International Investors Take Place of Domestic Property Buyers in London

In the aftermath of last month’s referendum result, British property buyers have behaved much as expected and slowed their purchasing activity considerably. However, the market has not suffered as much as many experts feared, thanks to an influx of international buyers helping to make up the shortfall.

London, in particular, has seen an influx of foreign interest in the wake of the Brexit vote. Demand for properties in the capital is coming from investors of many nationalities, including those from the Middle East, China, Spain and Italy. In the first few days after the referendum result was announced, UK agents reportedly took large numbers of calls from individuals and institutions based overseas, reportedly including one bank from the Middle East that wished to obtain a list of available properties for clients who were expected to begin buying at the end of Ramadan.


UK buyers have become reluctant to purchase new properties in the aftermath of the referendum thanks largely to a climate of uncertainty. In the short term, the economy certainly suffered a shock as a result of the vote in favour of leaving the EU, which was something of a surprise result. In the longer term, nobody is really sure what the consequences of Brexit will be for the property market, and until an exit deal begins to take shape it is difficult to make predictions. Some high-profile buyers specifically included exit clauses in the event of a Brexit vote ahead of the referendum, and it is reported that such clauses have been exercised in order to allow buyers to pull out of deals already underway.

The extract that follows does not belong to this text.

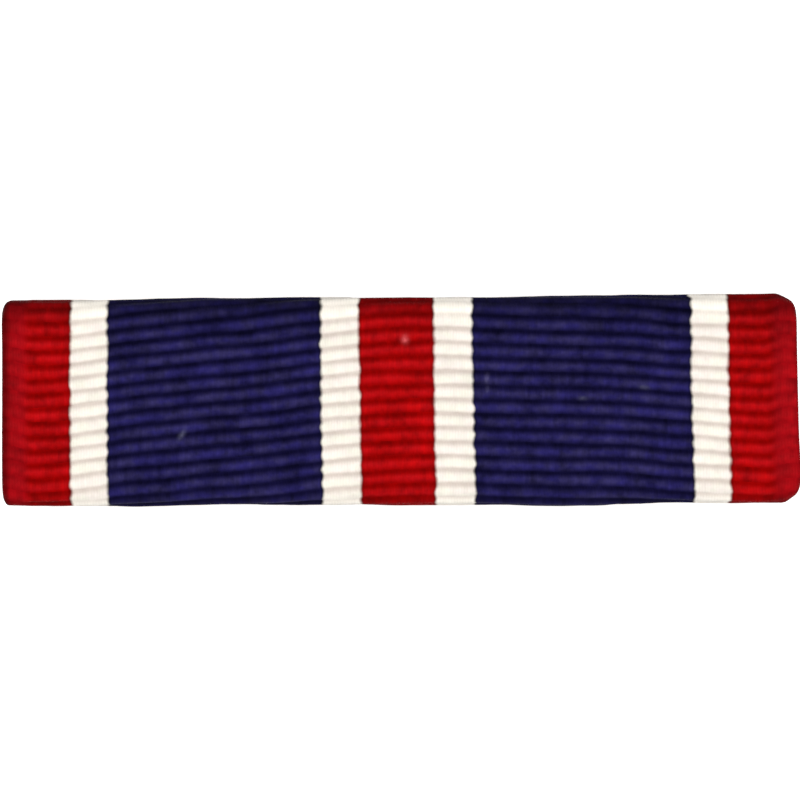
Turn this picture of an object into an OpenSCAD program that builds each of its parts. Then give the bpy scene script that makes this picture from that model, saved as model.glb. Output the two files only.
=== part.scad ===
// Ribbon bar: a striped, ribbed ribbon wound over a small metal plate that is
// worn on two posts with clutches. It lies on its clutches with its face up:
// +X runs along the bar, +Y is the upper edge of the face and +Z leaves the face.

/* [Ribbon] */
// Width of the woven ribbon, which is the length of the face
ribbon_w = 34.9; // [30:0.1:40]
// Height of the face, from fold to fold
face_h = 9.05; // [8:0.05:13]
// Thickness of the weave in a groove
weave_t = 0.4; // [0.3:0.05:0.8]
// Height of a rib above the grooves beside it
rib_rise = 0.13; // [0.06:0.01:0.2]
// Distance from one rib to the next
rib_pitch = 0.62; // [0.5:0.02:1]
// Width of the groove between two ribs
groove_w = 0.08; // [0.04:0.02:0.2]
// Width of the bare metal between the two ends of the ribbon, on the back
bare_w = 3.4; // [3:0.1:4.5]

/* [Plate] */
// Thickness of the metal plate
plate_t = 1; // [0.7:0.1:1.6]
// Distance from each side of the ribbon to the end of the plate
plate_inset = 0.3; // [0.2:0.1:1]
// Corner radius of the plate
plate_corner_r = 0.9; // [0.4:0.1:1.5]
// Gap between the plate and the ribbon round it
ribbon_gap = 0.03; // [0.02:0.01:0.1]

/* [Posts] */
// Distance from each side of the ribbon to the middle of a post
post_inset = 6.45; // [5:0.05:9]
// Radius of a post
post_r = 0.55; // [0.4:0.05:0.7]
// Radius of the foot that is soldered to the plate
foot_r = 1.3; // [1:0.05:1.4]
// Thickness of the foot
foot_t = 0.3; // [0.2:0.05:0.5]
// Length of the pointed tip
tip_l = 1; // [0.5:0.1:1.5]
// Radius of the blunted point
point_r = 0.12; // [0.05:0.01:0.2]

/* [Clutches] */
// Room for the pinned cloth, between the ribbon and a clutch
cloth_room = 1.5; // [0.8:0.1:2.5]
// Radius of the flange that faces the cloth
flange_r = 4; // [3.5:0.1:4.2]
// Thickness of the flange
flange_t = 0.9; // [0.6:0.1:1.4]
// Radius of the head behind the flange
head_r = 3.2; // [2.5:0.1:3.4]
// Height of the head
head_h = 2.9; // [2.4:0.1:4]
// Radius of the rounded rims
rim_r = 0.4; // [0.2:0.05:0.45]
// Metal left between the bore and the back of the clutch
clutch_floor = 0.6; // [0.4:0.1:1]
// Gap between a post and the bore round it
bore_gap = 0.05; // [0.03:0.01:0.1]
// Gap between the tip of a post and the bottom of the bore
tip_gap = 0.25; // [0.1:0.05:0.5]

/* [Hidden] */
$fn = 64;

// Each stripe from left to right: colour, and share of the ribbon's width in thousandths
STRIPES = [
    ["firebrick", 85],
    ["ivory", 46.5],
    ["midnightblue", 270],
    ["ivory", 48.5],
    ["firebrick", 93.5],
    ["ivory", 48.5],
    ["midnightblue", 276],
    ["ivory", 46.5],
    ["firebrick", 85.5]
];

// Each corner of the face: side in X, side in Y, and radius as a share of the face's height
CORNERS = [
    [-1, 1, 0.05],
    [-1, -1, 0.045],
    [1, 1, 0.08],
    [1, -1, 0.065]
];

// The wound body
cloth_t = ribbon_gap + weave_t + rib_rise;
body_t = plate_t + 2 * cloth_t;
plate_h = face_h - 2 * cloth_t;
straight = plate_h - plate_t;
hollow_r = plate_t / 2 + ribbon_gap;
groove_r = hollow_r + weave_t;

// The ribs, which follow the ribbon from the middle of the face round both folds
rib_w = rib_pitch - groove_w;
rib_r = (pow(rib_w / 2, 2) + pow(rib_rise, 2)) / (2 * rib_rise);
fold_l = PI * groove_r;
flap_l = (straight - bare_w) / 2;
ribs_each_way = floor((straight / 2 + fold_l + flap_l - rib_w / 2) / rib_pitch);

// The posts: how far each one stands from the middle of the bar
post_x = ribbon_w / 2 - post_inset;

// Heights above the surface that the clutches rest on
clutch_h = head_h + flange_t;
back_z = clutch_h + cloth_room;
plate_z = back_z + body_t / 2;
point_z = clutch_floor + tip_gap;
post_l = plate_z - plate_t / 2 - point_z;
over = 1;

// How far the weave of a stripe runs on into the next stripe, so that all are one cloth
weave_in = 0.05;

function share_before(i) = i == 0 ? 0 : share_before(i - 1) + STRIPES[i - 1][1];
function stripe_x(i) = ribbon_w * (share_before(i) / share_before(len(STRIPES)) - 0.5);

// Where a rib lies, at a distance s along the ribbon from the middle of the face:
// place across the bar, height from the plate's middle, and turn
function rib_place(s) = let (a = abs(s), side = sign(s), turn = (a - straight / 2) / groove_r * 180 / PI)
    a <= straight / 2 ? [s, groove_r, 0]
    : turn <= 180 ? [side * (straight / 2 + groove_r * sin(turn)), groove_r * cos(turn), -side * turn]
    : [side * (straight / 2 - (a - straight / 2 - fold_l)), -groove_r, 180];

// Turns an outline drawn across the bar and stretches it along the bar
module along_bar(length) {
    rotate([90, 0, 90]) linear_extrude(length) children();
}

// A strip with fully round edges, given by the radius of its edges
module stadium(r) {
    square([straight, 2 * r], center = true);
    for (side = [-1, 1])
        translate([side * straight / 2, 0]) circle(r);
}

// One rib in section, with its root in the weave
module rib_section() {
    intersection() {
        translate([0, rib_rise - rib_r]) circle(rib_r);
        translate([-rib_w / 2, -weave_t / 2]) square([rib_w, weave_t / 2 + rib_rise]);
    }
}

// The ribbon across the bar: the weave, its ribs and the opening between its two ends
module ribbon_section() {
    difference() {
        union() {
            stadium(groove_r);
            for (i = [-ribs_each_way : ribs_each_way]) {
                place = rib_place(i * rib_pitch);
                translate([place[0], place[1]]) rotate(place[2]) rib_section();
            }
        }
        stadium(hollow_r);
        translate([-bare_w / 2, -body_t]) square([bare_w, body_t]);
    }
}

// What a rounded corner takes off, with the sharp corner at the origin
module corner_cut(r) {
    difference() {
        translate([-r, -r]) square(r + over);
        translate([-r, -r]) circle(r);
    }
}

// The same at one corner of a face of the given size
module face_corner(length, height, side_x, side_y, r) {
    translate([side_x * length / 2, side_y * height / 2, plate_z - body_t])
        mirror([side_x < 0 ? 1 : 0, 0, 0])
            mirror([0, side_y < 0 ? 1 : 0, 0])
                linear_extrude(2 * body_t) corner_cut(r);
}

module ribbon() {
    last = len(STRIPES) - 1;
    difference() {
        for (i = [0 : last])
            color(STRIPES[i][0])
                translate([stripe_x(i), 0, plate_z])
                    along_bar(stripe_x(i + 1) - stripe_x(i) + (i < last ? weave_in : 0)) ribbon_section();
        for (c = CORNERS)
            face_corner(ribbon_w, face_h, c[0], c[1], c[2] * face_h);
    }
}

// One post, from the plate down to its point, with its foot
module post() {
    rotate([180, 0, 0]) rotate_extrude()
        polygon([
            [0, -plate_t / 4],
            [foot_r, -plate_t / 4],
            [foot_r, foot_t],
            [post_r, foot_t],
            [post_r, post_l - tip_l],
            [point_r, post_l],
            [0, post_l]
        ]);
}

module bar() {
    length = ribbon_w - 2 * plate_inset;
    color("goldenrod") {
        difference() {
            translate([-length / 2, 0, plate_z])
                along_bar(length) stadium(plate_t / 2);
            for (side_x = [-1, 1], side_y = [-1, 1])
                face_corner(length, plate_h, side_x, side_y, plate_corner_r);
        }
        for (side = [-1, 1])
            translate([side * post_x, 0, plate_z - plate_t / 2]) post();
    }
}

// The outline of a clutch from its axis outwards, with a rounded head and flange
module clutch_section() {
    square([head_r - rim_r, head_h + over / 2]);
    translate([0, rim_r]) square([head_r, head_h - rim_r + flange_t / 2]);
    translate([head_r - rim_r, rim_r]) circle(rim_r);
    translate([0, head_h]) square([flange_r - flange_t / 2, flange_t]);
    translate([flange_r - flange_t / 2, head_h + flange_t / 2]) circle(flange_t / 2);
}

module clutch(side) {
    color("goldenrod")
        translate([side * post_x, 0, 0])
            difference() {
                rotate_extrude() clutch_section();
                translate([0, 0, clutch_floor]) cylinder(r = post_r + bore_gap, h = clutch_h);
            }
}

module clutch_left() {
    clutch(-1);
}

module clutch_right() {
    clutch(1);
}

ribbon();
bar();
clutch_left();
clutch_right();
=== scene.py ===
"""The looks of the ribbon bar: a ribbed, striped ribbon wound over a brass plate with posts and clutches.

Lengths are written in millimetres and turned into metres by MM where they meet Blender. +X runs along
the bar, +Y is the upper edge of the face and +Z leaves the face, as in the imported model.
"""

import math

import bpy
import numpy as np
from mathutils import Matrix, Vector, noise


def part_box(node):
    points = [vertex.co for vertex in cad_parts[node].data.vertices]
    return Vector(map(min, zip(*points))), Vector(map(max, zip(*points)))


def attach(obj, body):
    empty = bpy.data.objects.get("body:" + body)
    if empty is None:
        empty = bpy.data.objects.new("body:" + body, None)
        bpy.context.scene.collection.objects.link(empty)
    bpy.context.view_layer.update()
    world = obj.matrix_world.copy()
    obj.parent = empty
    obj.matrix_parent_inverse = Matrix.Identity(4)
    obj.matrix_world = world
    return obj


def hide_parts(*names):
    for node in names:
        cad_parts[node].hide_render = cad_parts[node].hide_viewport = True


MM = 0.001

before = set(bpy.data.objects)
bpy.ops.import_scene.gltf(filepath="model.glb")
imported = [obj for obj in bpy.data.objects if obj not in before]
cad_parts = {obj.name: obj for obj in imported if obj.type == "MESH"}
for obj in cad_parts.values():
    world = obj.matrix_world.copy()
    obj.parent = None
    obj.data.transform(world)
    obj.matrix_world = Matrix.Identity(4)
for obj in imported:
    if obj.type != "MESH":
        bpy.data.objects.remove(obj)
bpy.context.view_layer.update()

# The photograph's frame, in pixels, and the ribbon in it
FRAME_PX = 800
LEFT_PX = 2.0
RIGHT_PX = 797.2
MIDDLE_Y_PX = 401.0
TILT_DEG = 0.37

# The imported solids, in millimetres
ribbon_low, ribbon_high = (np.array(corner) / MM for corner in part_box("ribbon"))
bar_high = np.array(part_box("bar")[1]) / MM
WIDTH = ribbon_high[0] - ribbon_low[0]
HEIGHT = ribbon_high[1] - ribbon_low[1]
MIDDLE_Z = (ribbon_high[2] + ribbon_low[2]) / 2
CLOTH_AND_GAP = ribbon_high[2] - bar_high[2]
PLATE_T = ribbon_high[2] - ribbon_low[2] - 2 * CLOTH_AND_GAP
BARE_W = 3.4

# The weave
GAP = 0.03
RIB_RISE = 0.13
RIB_PITCH = 0.62
YARN_PITCH = 0.125
WEAVE_T = CLOTH_AND_GAP - GAP - RIB_RISE
GROOVE_R = PLATE_T / 2 + GAP + WEAVE_T
HALF_STRAIGHT = HEIGHT / 2 - GROOVE_R - RIB_RISE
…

However, most experts believe that property investment in the UK is still a sound choice for weathering any storms that may come, and for international investors the aftermath of the Brexit vote may seem like an opportunity to gain exposure to the market. Likely the main factor at play is the effect that the leave vote had on the pound. Once the referendum results were unveiled, the pound rapidly tumbled to its lowest value for three decades, and for international investors this means a much more favourable exchange rate when buying sterling properties.

For a Eurozone buyer purchasing an average-priced London property, the shift in exchange rates means an effective discount of 50,000 or 42,000. With the average London house price in euros hitting a record high as recently as November 2015, this sudden and pronounced discount looks all the more attractive to many investors from euro markets and beyond. Add the fact that stability within the Eurozone is somewhat uncertain at present, and it is quite understandable that some of the area’s investors are deciding that the UK’s risk profile does not outweigh the bargain prices.

When the global downturn hit in 2008, London property weathered the storm extremely well and this was down in no small part to foreign investment shoring up the market. The influx of foreign interest after the Brexit vote is being tentatively taken as a sign that a similar trend may be set to take place in the coming years as the UK’s termination of EU membership is realised.